The latest version is 6.2 - Version 5.0 was released at the beginning of 2022 and contains several breaking API changes from previous versions. For users on very old version of RustFFT, check out the [Upgrade Guide](/UpgradeGuide4to5.md) for a walkthrough of the changes RustFFT 5.0 requires to upgrade. In the interest of stability, we're committing to making no more breaking changes for 3 years, aka until 2024.

This policy has one exception: We currently re-export pre-1.0 versions of the [num-complex](https://crates.io/crates/num-complex) and [num-traits](https://crates.io/crates/num-traits) crates. In the interest of avoiding ecosystem fragmentation, we will keep up with these crates even if it requires major version bumps. When those crates release new major versions, we will upgrade as soon as possible, which will require a major version change of our own. In these situations, the version increase of num-complex/num-traits will be the only breaking change in the release.

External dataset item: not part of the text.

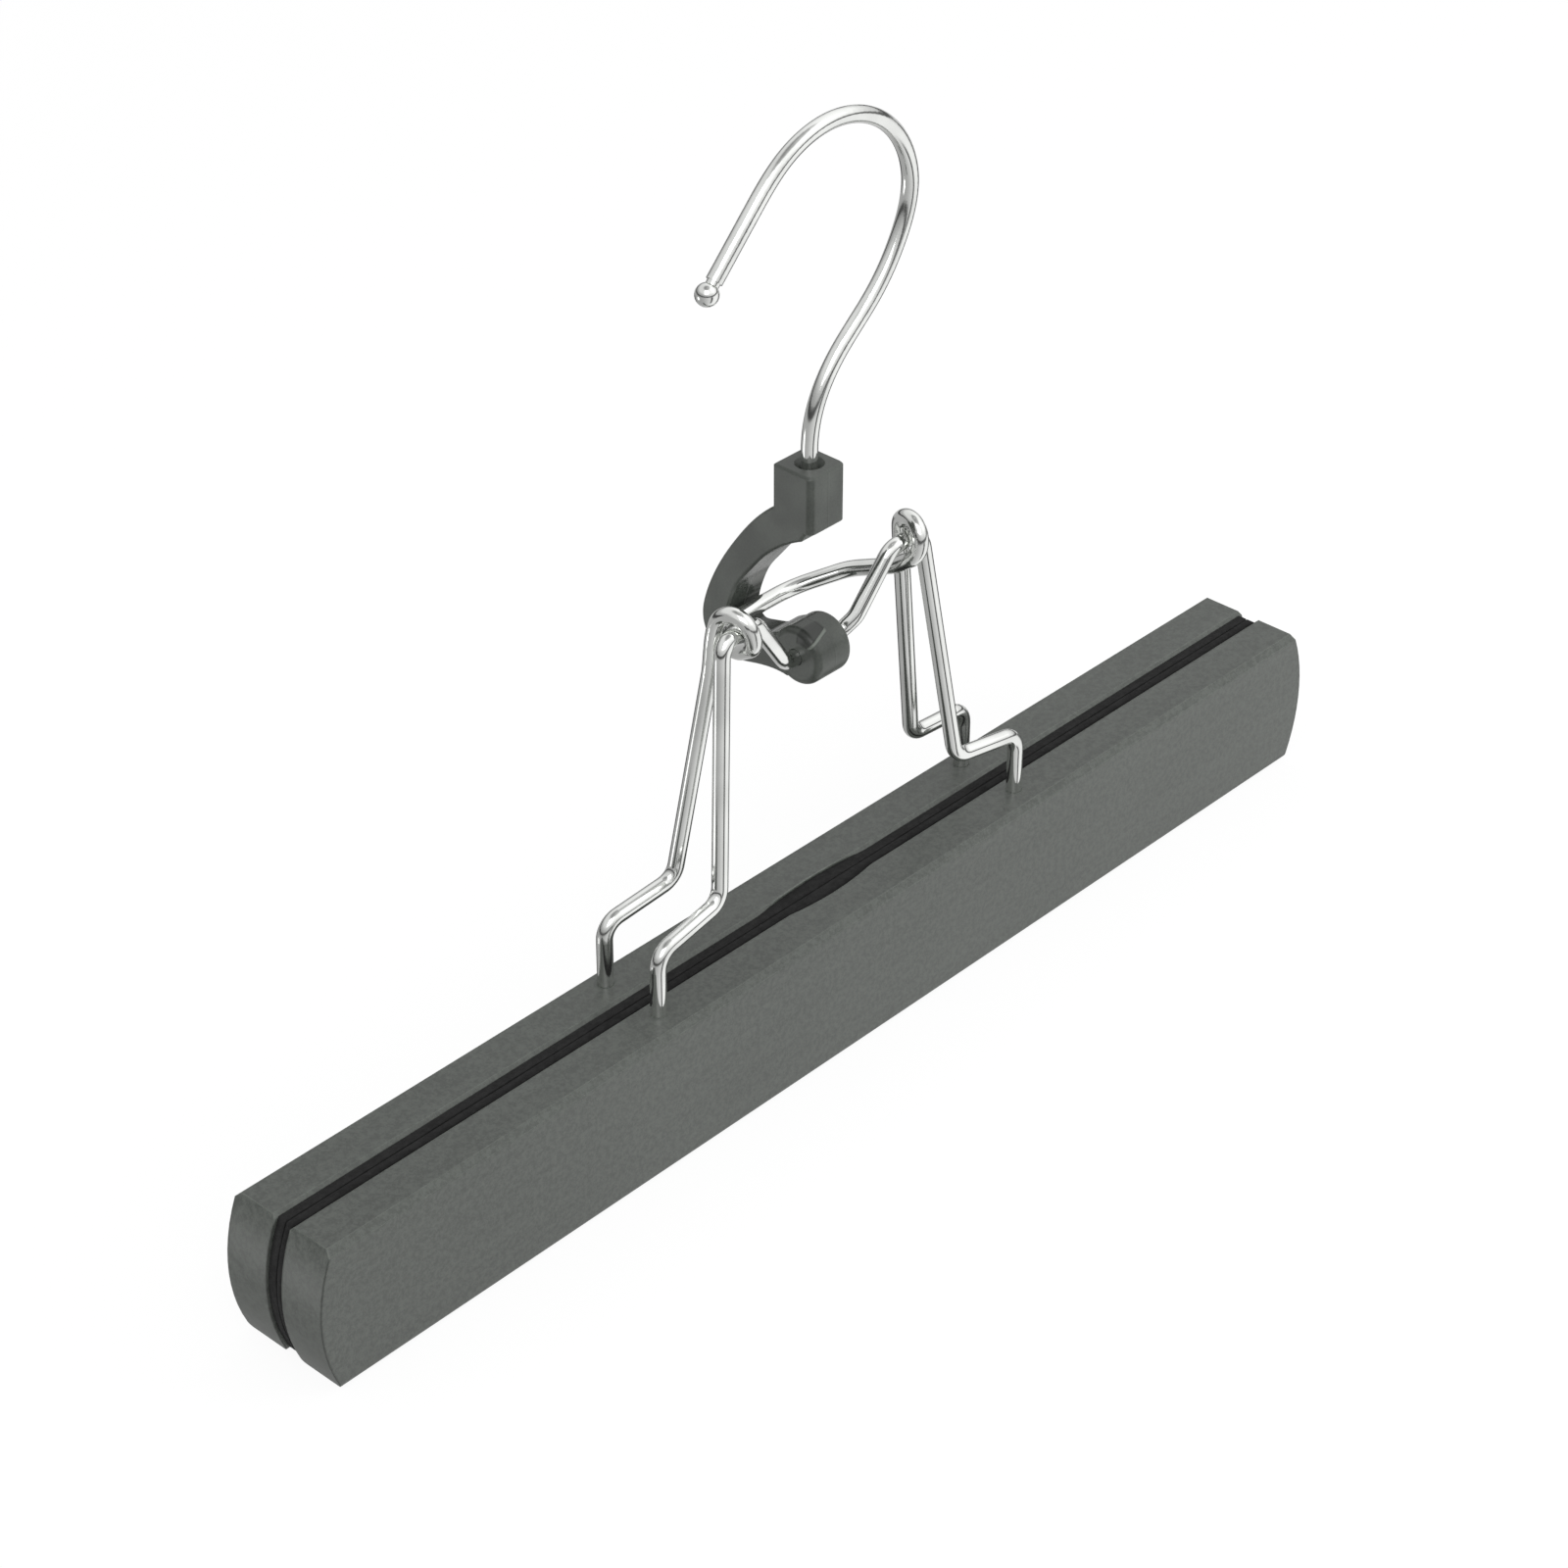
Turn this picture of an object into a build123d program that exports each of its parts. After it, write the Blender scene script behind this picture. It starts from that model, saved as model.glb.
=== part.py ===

### Supported Rust Version

RustFFT requires rustc 1.61 or newer. Minor releases of RustFFT may upgrade the MSRV(minimum supported Rust version) to a newer version of rustc.
However, if we need to increase the MSRV, the new Rust version must have been released at least six months ago.

## License

Licensed under either of

- Apache License, Version 2.0, ([LICENSE-APACHE](LICENSE-APACHE) or http://www.apache.org/licenses/LICENSE-2.0)
- MIT license ([LICENSE-MIT](LICENSE-MIT) or http://opensource.org/licenses/MIT)

at your option.

### Contribution

Unless you explicitly state otherwise, any contribution intentionally
submitted for inclusion in the work by you, as defined in the Apache-2.0
license, shall be dual licensed as above, without any additional terms or
conditions.

Before submitting a PR, please make sure to run `cargo fmt`.